Written problem: How do the records below read from their first line through the line containing "# Millimetres, +Z"? Write those lines out exactly.

Material shown:
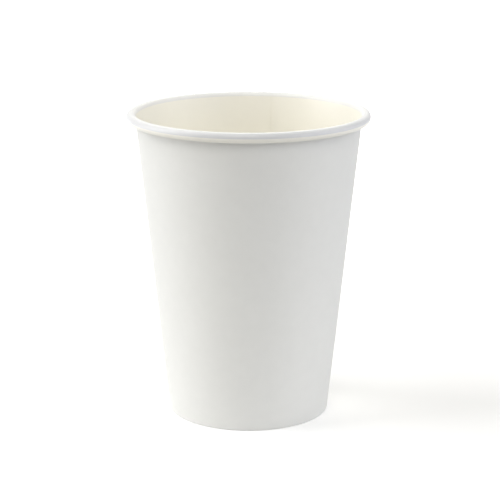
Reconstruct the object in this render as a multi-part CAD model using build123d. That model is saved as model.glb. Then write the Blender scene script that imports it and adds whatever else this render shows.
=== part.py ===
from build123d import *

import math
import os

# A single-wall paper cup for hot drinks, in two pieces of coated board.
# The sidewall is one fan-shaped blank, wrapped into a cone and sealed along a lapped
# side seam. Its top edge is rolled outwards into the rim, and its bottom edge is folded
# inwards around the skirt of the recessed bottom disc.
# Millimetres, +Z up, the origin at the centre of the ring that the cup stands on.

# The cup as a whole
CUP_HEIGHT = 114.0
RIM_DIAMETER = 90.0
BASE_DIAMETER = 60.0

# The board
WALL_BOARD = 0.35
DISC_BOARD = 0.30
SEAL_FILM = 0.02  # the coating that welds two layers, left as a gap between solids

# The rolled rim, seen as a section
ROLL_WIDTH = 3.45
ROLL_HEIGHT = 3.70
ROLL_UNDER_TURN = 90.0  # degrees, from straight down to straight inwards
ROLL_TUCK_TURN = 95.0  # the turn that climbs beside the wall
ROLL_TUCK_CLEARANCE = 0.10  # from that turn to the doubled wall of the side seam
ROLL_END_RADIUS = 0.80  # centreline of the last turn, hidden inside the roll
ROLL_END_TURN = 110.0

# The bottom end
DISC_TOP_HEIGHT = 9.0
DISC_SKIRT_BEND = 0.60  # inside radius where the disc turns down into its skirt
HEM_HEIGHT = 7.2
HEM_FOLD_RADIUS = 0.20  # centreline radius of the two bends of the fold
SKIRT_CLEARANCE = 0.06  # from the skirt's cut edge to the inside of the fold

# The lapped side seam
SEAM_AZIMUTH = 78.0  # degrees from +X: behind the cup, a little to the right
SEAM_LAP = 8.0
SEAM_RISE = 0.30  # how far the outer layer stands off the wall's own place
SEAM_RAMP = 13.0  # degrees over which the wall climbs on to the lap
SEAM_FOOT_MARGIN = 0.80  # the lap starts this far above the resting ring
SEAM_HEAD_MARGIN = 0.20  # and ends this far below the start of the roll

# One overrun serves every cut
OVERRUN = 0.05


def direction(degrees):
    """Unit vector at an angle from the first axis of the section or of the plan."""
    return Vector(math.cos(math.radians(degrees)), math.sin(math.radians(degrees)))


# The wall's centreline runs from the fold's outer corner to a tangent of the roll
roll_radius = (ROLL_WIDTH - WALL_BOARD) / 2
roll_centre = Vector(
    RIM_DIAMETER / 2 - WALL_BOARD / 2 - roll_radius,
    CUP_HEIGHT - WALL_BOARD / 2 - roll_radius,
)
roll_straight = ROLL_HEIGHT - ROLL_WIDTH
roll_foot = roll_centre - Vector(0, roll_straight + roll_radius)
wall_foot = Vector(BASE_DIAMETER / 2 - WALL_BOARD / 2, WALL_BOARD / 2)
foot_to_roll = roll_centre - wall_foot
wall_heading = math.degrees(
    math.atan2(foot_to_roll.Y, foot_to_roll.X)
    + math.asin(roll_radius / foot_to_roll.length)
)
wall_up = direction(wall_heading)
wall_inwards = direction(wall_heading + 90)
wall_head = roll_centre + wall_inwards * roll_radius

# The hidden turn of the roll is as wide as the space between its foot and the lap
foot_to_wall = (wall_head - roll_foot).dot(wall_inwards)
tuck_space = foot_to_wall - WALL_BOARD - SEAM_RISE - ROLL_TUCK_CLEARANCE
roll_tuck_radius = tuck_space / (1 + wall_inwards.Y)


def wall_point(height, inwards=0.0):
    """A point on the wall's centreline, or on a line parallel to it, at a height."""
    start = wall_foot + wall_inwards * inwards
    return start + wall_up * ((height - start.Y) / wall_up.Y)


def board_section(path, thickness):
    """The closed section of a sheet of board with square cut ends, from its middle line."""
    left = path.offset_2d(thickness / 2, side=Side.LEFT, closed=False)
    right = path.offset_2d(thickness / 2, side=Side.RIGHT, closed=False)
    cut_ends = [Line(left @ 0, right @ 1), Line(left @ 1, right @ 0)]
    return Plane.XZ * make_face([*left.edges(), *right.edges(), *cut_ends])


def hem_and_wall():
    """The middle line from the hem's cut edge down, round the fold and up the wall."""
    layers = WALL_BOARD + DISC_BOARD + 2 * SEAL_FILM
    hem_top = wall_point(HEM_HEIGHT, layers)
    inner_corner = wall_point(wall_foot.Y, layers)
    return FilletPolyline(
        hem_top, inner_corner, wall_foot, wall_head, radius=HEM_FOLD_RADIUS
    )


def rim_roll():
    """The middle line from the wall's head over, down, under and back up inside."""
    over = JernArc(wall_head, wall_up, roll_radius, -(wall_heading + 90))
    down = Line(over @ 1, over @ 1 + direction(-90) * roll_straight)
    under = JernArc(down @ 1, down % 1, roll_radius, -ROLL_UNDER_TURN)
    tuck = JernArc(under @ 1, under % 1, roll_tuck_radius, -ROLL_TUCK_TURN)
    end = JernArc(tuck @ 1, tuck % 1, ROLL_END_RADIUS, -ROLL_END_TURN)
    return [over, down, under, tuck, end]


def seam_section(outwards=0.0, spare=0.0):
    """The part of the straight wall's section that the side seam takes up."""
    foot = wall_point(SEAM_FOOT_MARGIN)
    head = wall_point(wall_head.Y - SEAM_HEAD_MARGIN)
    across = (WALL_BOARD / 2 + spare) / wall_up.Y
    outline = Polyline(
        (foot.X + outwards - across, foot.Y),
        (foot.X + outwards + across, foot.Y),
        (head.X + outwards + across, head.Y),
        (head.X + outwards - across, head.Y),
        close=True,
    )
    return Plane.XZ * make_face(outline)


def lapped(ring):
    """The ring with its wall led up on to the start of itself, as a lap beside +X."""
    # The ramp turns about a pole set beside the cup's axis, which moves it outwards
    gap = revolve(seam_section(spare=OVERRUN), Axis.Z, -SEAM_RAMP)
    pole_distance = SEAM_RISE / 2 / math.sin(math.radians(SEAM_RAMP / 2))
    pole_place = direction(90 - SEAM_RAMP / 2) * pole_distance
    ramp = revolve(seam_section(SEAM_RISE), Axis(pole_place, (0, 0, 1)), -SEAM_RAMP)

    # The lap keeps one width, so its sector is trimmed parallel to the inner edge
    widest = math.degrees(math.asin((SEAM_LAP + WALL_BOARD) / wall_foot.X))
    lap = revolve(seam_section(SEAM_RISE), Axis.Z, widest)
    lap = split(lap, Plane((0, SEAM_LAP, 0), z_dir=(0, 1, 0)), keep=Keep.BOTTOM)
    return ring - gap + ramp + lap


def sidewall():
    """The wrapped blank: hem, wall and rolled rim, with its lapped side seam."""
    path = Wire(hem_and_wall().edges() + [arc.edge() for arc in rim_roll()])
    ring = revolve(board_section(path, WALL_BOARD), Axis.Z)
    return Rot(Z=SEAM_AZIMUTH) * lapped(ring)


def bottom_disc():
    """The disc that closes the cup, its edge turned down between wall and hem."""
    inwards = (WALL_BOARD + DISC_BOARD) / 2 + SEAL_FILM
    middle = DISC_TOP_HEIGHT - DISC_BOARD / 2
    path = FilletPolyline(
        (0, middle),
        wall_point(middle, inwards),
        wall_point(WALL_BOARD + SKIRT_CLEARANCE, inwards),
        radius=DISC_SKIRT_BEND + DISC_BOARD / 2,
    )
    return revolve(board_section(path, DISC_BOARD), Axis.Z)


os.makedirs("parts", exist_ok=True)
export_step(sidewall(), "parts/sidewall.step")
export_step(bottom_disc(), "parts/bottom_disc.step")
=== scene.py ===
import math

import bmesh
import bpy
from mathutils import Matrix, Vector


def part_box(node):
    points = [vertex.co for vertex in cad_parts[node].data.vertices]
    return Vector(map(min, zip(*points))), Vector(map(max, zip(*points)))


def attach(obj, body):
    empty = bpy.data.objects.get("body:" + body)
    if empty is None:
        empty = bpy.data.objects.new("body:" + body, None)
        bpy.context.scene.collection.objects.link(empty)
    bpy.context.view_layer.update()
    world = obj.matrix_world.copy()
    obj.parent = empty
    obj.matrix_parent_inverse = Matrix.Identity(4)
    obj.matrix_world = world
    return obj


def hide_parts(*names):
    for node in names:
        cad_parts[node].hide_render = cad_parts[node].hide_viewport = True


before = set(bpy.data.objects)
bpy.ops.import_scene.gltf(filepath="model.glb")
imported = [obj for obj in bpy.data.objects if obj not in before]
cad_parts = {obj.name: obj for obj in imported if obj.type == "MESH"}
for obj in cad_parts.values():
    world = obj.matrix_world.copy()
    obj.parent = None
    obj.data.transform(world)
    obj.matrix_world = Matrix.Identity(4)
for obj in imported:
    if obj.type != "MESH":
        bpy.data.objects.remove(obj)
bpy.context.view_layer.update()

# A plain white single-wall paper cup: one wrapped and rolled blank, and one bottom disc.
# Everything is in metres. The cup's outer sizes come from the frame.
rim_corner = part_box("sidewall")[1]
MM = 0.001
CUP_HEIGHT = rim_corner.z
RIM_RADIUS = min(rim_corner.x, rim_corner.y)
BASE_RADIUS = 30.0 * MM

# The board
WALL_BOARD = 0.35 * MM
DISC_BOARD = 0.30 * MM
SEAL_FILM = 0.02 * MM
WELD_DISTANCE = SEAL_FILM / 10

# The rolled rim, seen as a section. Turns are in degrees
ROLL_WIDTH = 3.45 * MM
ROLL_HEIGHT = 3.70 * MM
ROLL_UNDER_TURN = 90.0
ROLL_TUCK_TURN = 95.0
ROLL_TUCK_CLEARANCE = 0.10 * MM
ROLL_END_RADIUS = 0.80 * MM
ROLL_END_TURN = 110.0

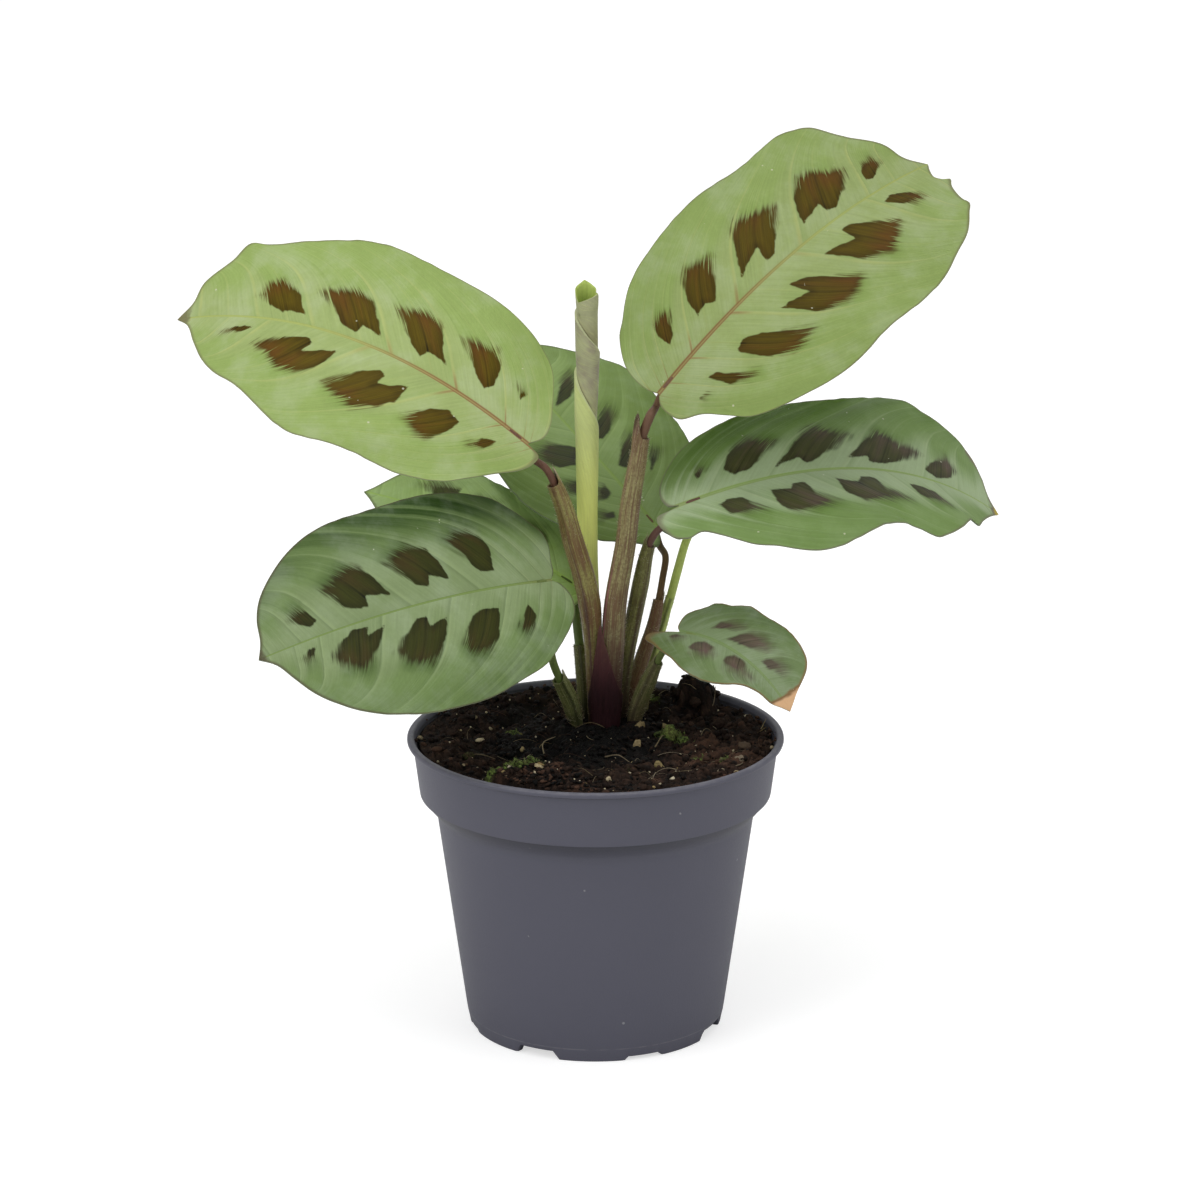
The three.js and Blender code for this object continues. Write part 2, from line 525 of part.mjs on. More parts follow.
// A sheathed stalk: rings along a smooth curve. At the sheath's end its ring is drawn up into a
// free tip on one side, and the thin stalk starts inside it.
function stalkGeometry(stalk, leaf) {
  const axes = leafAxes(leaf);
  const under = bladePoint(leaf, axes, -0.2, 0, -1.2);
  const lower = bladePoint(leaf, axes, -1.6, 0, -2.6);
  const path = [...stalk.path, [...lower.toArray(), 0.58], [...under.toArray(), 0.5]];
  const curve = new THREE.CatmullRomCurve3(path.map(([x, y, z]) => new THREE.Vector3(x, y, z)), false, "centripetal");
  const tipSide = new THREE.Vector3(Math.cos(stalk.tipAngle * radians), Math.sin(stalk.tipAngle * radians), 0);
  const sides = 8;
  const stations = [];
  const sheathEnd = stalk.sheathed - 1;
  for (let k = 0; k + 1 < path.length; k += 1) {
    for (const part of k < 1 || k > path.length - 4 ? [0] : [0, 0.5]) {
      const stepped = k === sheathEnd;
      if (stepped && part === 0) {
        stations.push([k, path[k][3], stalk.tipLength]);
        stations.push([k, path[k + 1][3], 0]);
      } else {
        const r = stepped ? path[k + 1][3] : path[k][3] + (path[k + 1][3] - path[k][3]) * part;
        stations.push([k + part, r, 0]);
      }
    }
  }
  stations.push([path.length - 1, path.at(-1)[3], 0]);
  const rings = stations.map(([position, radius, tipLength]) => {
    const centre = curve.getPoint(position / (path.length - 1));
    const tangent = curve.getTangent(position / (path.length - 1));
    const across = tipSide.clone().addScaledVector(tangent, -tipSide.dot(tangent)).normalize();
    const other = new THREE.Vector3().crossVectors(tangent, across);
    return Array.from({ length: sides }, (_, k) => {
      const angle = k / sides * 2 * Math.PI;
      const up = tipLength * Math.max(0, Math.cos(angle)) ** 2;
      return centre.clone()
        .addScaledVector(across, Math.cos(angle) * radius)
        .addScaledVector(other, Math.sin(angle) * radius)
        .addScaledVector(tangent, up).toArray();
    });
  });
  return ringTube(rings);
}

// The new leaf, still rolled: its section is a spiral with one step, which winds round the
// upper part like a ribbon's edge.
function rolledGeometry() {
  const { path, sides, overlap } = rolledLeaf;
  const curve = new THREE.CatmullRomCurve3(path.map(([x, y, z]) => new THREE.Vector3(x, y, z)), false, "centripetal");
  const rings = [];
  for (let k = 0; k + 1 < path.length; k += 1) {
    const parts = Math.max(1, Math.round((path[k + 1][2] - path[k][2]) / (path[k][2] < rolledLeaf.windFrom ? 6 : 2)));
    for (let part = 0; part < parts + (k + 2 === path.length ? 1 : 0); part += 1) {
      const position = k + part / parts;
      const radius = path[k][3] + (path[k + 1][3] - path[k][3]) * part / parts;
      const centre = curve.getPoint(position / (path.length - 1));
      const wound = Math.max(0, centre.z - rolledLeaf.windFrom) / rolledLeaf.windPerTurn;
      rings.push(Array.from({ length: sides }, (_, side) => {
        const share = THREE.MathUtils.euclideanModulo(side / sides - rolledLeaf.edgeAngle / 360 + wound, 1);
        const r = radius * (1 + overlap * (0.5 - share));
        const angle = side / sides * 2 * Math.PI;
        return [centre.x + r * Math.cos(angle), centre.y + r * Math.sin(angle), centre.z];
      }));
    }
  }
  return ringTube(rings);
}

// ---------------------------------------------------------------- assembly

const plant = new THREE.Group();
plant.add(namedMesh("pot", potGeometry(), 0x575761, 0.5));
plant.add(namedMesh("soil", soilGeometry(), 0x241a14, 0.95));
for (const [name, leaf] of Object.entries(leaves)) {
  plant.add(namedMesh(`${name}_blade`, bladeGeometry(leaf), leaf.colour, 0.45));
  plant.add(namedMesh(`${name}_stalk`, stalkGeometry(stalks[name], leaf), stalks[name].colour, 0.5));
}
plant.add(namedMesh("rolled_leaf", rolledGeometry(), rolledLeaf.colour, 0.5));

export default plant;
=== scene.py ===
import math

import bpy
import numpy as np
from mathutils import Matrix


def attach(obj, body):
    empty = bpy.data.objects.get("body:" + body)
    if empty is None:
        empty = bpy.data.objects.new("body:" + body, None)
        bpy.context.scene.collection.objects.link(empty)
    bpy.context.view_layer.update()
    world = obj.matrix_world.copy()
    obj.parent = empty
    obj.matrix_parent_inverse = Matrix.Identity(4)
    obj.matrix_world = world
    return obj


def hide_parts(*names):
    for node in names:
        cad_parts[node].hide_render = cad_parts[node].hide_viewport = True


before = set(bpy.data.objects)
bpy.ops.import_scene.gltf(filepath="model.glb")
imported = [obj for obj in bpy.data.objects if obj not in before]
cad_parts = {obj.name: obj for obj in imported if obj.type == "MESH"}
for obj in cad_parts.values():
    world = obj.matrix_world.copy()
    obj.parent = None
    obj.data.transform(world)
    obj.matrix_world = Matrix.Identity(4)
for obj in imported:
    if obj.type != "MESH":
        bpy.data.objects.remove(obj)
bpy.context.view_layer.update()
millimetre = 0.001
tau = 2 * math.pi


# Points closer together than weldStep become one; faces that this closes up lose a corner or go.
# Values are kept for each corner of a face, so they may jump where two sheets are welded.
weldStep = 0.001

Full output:
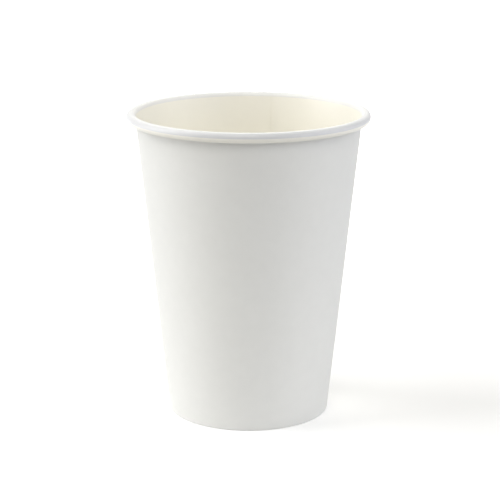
Reconstruct the object in this render as a multi-part CAD model using build123d. That model is saved as model.glb. Then write the Blender scene script that imports it and adds whatever else this render shows.
=== part.py ===
from build123d import *

import math
import os

# A single-wall paper cup for hot drinks, in two pieces of coated board.
# The sidewall is one fan-shaped blank, wrapped into a cone and sealed along a lapped
# side seam. Its top edge is rolled outwards into the rim, and its bottom edge is folded
# inwards around the skirt of the recessed bottom disc.
# Millimetres, +Z up, the origin at the centre of the ring that the cup stands on.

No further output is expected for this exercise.